De fait, nul ne conteste plus que, de législateur initialement négatif, la Cour soit devenue un législateur positif. Au-delà des relations entre les organes de l’État, elle intervient de plus en plus sur des questions dites de société (union civile homosexuelle, avortement, bioéthique, protection de l’environnement, préservation de la biodiversité, droits sociaux et patrimoine culturel). Elle fait d’ailleurs partie de ces cours constitutionnelles qui assument désormais de promouvoir des politiques publiques notamment dans le domaine social et économique.
C’est donc pour une double raison que l’on peut tenir le livre de Thomas Passos Martins pour important : il vient d’une part et très heureusement compléter le travail pionnier en langue française de Joaquim Barbosa, lui-même ancien Président de la Cour (dont Thomas Passos Martins fut l’assistant) ; il fournit, d’autre part, de très riches éléments susceptibles de nourrir la réflexion sur un débat complexe.
Si le lecteur français disposait à ce jour de quelques éléments concernant la cour suprême du Brésil, il faut bien reconnaître que la littérature qui lui est consacrée reste assez maigre au regard du rôle politique considérable qu’elle joue dans le système constitutionnel brésilien. À l’évidence, l’analyse exhaustive ici proposée de l’activité de la Cour fera date. Le livre décrit, avec une précision remarquable, les différentes procédures ainsi que les (très) nombreux domaines dans lesquels elle intervient et les modalités juridiques de ses interventions. Sont également abordés des aspects que d’aucuns pourraient trouver anecdotiques et qui se révèlent aussi importants qu’intéressants tant du point de vue juridique que du point de vue de la sociologie de cette institution. Car la Cour a aussi pris une place centrale dans le système médiatique du Brésil. Comme l’écrit Thomas Passos Martins, « tous les Brésiliens connaissent le nom et le visage des juges de leur Cour suprême » (p. 435). Comme aux États-Unis serait-on tenté d’ajouter. À cette grande différence près que, au Brésil, la Cour dispose de sa propre chaîne de télévision (et, depuis 2009, précise Thomas Passos Martins, de sa propre page « Youtube »), laquelle ne se contente pas de diffuser les audiences de jugement, mais propose également des émissions d’information et de formation des citoyens sur les activités de la Cour et du pouvoir judiciaire. La presse elle-même peut accéder aux salles des jugements. Il arrive même que des journalistes s’emparent des débats pour en faire des évènements médiatiques. On regrette cependant que rien ne soit dit des éventuels débats ou conflits que la nomination des juges peut susciter.

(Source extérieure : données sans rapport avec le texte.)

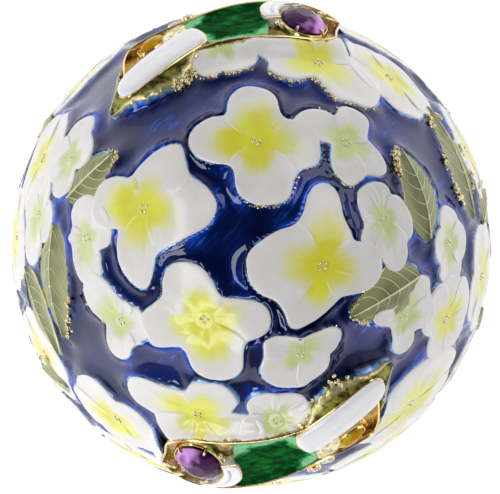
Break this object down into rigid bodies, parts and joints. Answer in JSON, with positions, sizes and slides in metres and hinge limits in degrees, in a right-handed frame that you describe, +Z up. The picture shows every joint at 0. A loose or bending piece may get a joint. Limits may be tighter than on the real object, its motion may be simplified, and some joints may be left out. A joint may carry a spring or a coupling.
{
  "type": "egg trinket box",
  "caption": "Hollow footed egg box in cast, enamelled metal with raised flowers, a lift-off lid and jewelled gilt side mounts.",
  "frame": {"origin": "middle of the foot's flat underside", "axes": "+Z up along the egg's axis to its pointed tip, -Y towards the front jewelled mount"},
  "size_m": [0.0624, 0.0627, 0.0868],
  "materials": {
    "blue_enamel": "glossy translucent cobalt enamel over cast metal, with white and sage enamelled relief",
    "gilt_metal": "polished gilding",
    "amethyst": "faceted purple stone",
    "citrine": "faceted yellow stone",
    "crystal": "small clear cut stone"
  },
  "bodies": {
    "root": {"lid": "blue_enamel", "base": "blue_enamel", "foot": "gilt_metal", "side_mount_front": "gilt_metal", "side_mount_back": "gilt_metal", "amethyst_front": "amethyst", "amethyst_back": "amethyst", "citrine_front": "citrine", "citrine_back": "citrine", "crystal_upper_front": "crystal", "crystal_upper_back": "crystal", "crystal_lower_front": "crystal", "crystal_lower_back": "crystal"}
  },
  "joints": []
}
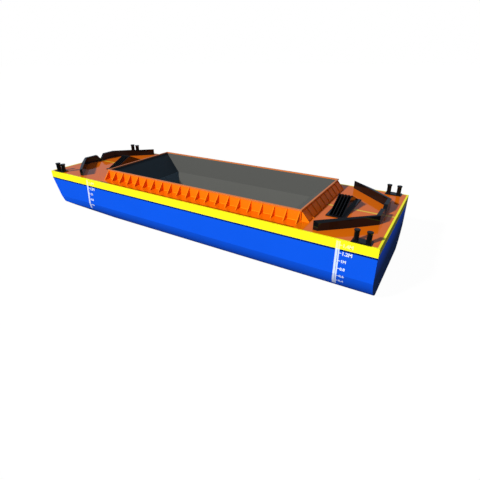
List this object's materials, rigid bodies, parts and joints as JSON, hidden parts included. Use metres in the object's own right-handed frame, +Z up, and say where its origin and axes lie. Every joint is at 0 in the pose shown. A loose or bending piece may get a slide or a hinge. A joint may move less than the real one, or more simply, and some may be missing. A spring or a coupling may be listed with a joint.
{
  "type": "open-hold river barge",
  "caption": "Decked box-hull river barge with a raked bow, square stern, open hopper hold in a ribbed coaming, swept breakwaters, twin mooring bitts and ribbed centreline stands.",
  "frame": {"origin": "on the floor under the middle of the hull, at the bottom centre of the bounding box", "axes": "+X towards the square stern, -X towards the raked bow, +Y towards starboard, +Z up"},
  "size_m": [11.49, 3.84, 1.9124],
  "materials": {
    "hull_blue": "glossy blue marine paint",
    "band_yellow": "glossy yellow marine paint",
    "deck_orange": "semi-gloss red-orange deck paint",
    "coaming_orange": "semi-gloss orange paint",
    "hold_grey": "matt grey primer",
    "fittings_black": "glossy black paint"
  },
  "bodies": {
    "root": {"hull_bow_tank": "hull_blue", "hull_stern_tank": "hull_blue", "hull_wing_port": "hull_blue", "hull_wing_starboard": "hull_blue", "hull_hopper_bow": "hull_blue", "hull_hopper_stern": "hull_blue", "hull_bottom": "hull_blue", "sheer_band_port": "band_yellow", "sheer_band_starboard": "band_yellow", "sheer_band_bow": "band_yellow", "sheer_band_stern": "band_yellow", "deck_bow": "deck_orange", "deck_stern": "deck_orange", "deck_port": "deck_orange", "deck_starboard": "deck_orange", "hold_lining_bow": "hold_grey", "hold_lining_stern": "hold_grey", "hold_lining_port": "hold_grey", "hold_lining_starboard": "hold_grey", "hold_floor": "hold_grey", "coaming_port": "coaming_orange", "coaming_starboard": "coaming_orange", "coaming_bow": "coaming_orange", "coaming_stern": "coaming_orange", "coaming_rim_port": "coaming_orange", "coaming_rim_starboard": "coaming_orange", "coaming_rim_bow": "coaming_orange", "coaming_rim_stern": "coaming_orange", "breakwater_bumper_bow": "fittings_black", "breakwater_wing_bow_port": "fittings_black", "breakwater_wing_bow_starboard": "fittings_black", "breakwater_bumper_stern": "fittings_black", "breakwater_wing_stern_port": "fittings_black", "breakwater_wing_stern_starboard": "fittings_black", "bitt_base_bow_port": "fittings_black", "bitt_post_bow_port_fore": "fittings_black", "bitt_post_bow_port_aft": "fittings_black", "bitt_base_bow_starboard": "fittings_black", "bitt_post_bow_starboard_fore": "fittings_black", "bitt_post_bow_starboard_aft": "fittings_black", "bitt_base_stern_port": "fittings_black", "bitt_post_stern_port_fore": "fittings_black", "bitt_post_stern_port_aft": "fittings_black", "bitt_base_stern_starboard": "fittings_black", "bitt_post_stern_starboard_fore": "fittings_black", "bitt_post_stern_starboard_aft": "fittings_black", "stand_base_stern": "fittings_black", "stand_ribs_stern": "fittings_black", "stand_base_bow": "fittings_black", "stand_ribs_bow": "fittings_black"}
  },
  "joints": []
}
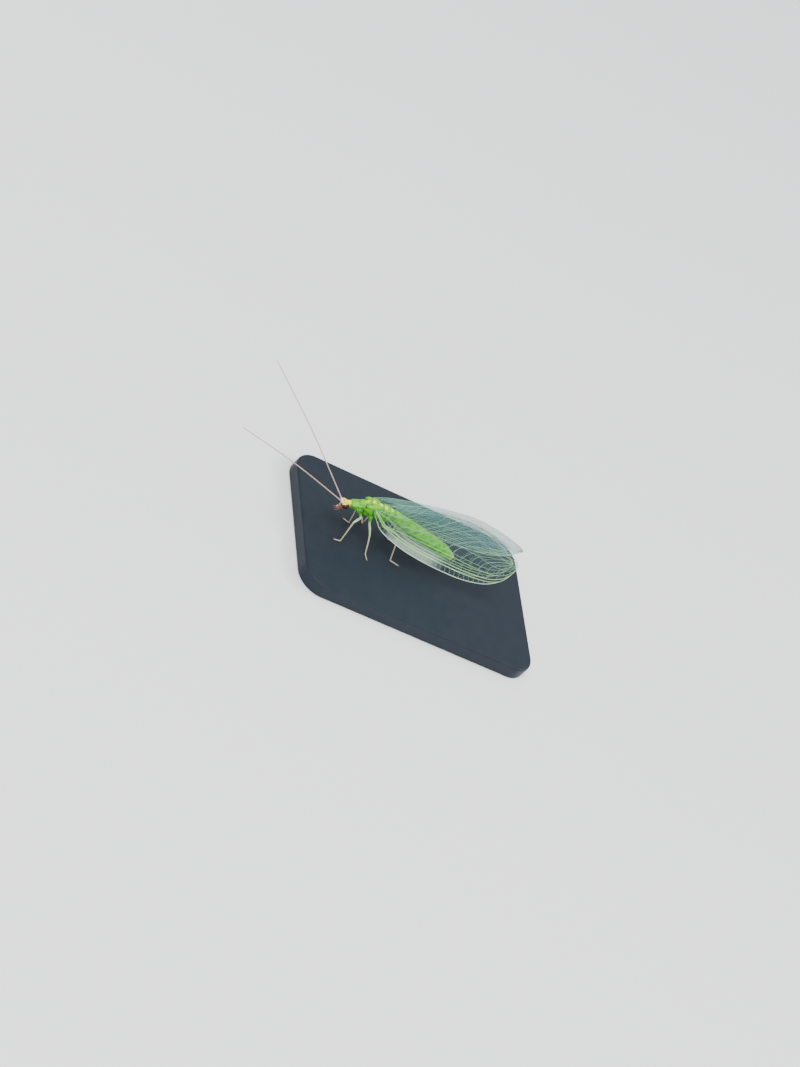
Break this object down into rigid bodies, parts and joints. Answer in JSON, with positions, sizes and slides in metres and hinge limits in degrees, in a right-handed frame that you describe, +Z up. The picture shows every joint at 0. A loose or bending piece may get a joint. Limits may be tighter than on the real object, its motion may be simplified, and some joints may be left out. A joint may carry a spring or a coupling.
{
  "type": "green lacewing model",
  "caption": "Life-size still green lacewing at rest: slender green body, wings folded like a roof, long antennae held forward, on a thin plain base.",
  "frame": {"origin": "centre of the whole model's footprint, on the underside of the base", "axes": "+Z up; +Y from the head towards the tail and wing tips; +X to the insect's left"},
  "size_m": [0.014, 0.0314, 0.0092],
  "materials": {
    "head": "satin",
    "thorax": "satin",
    "abdomen": "satin",
    "eye": "glossy",
    "antenna": "matte",
    "leg": "satin",
    "wing": "glossy",
    "stand": "satin"
  },
  "bodies": {
    "root": {"head": "head", "prothorax": "thorax", "mesothorax": "thorax", "metathorax": "thorax", "abdomen": "abdomen", "eye_left": "eye", "antenna_left": "antenna", "foreleg_left": "leg", "midleg_left": "leg", "hindleg_left": "leg", "forewing_left": "wing", "hindwing_left": "wing", "eye_right": "eye", "antenna_right": "antenna", "foreleg_right": "leg", "midleg_right": "leg", "hindleg_right": "leg", "forewing_right": "wing", "hindwing_right": "wing", "stand_base": "stand"}
  },
  "joints": []
}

Les modalités du contrôle de constitutionnalité, auxquelles Thomas Passos Martins consacre les premières pages, sont nombreuses et variées : le contrôle par voie d’exception cohabite avec le contrôle par voie d’action ; la procédure abstraite la plus utilisée est « l’action directe en inconstitutionnalité » (ADI), qui vise à obtenir l’annulation de la norme contestée ; il existe aussi une « action déclaratoire de constitutionnalité » qui est un recours en interprétation afin que la cour confirme la constitutionnalité d’une norme qui fait l’objet d’interprétations divergentes ; une action directe en inconstitutionnalité par omission est également prévue, ainsi qu’une action « en violation d’un précepte fondamental ». Dans le même temps, la Cour est aussi juge de première instance, juge d’appel et juge de cassation.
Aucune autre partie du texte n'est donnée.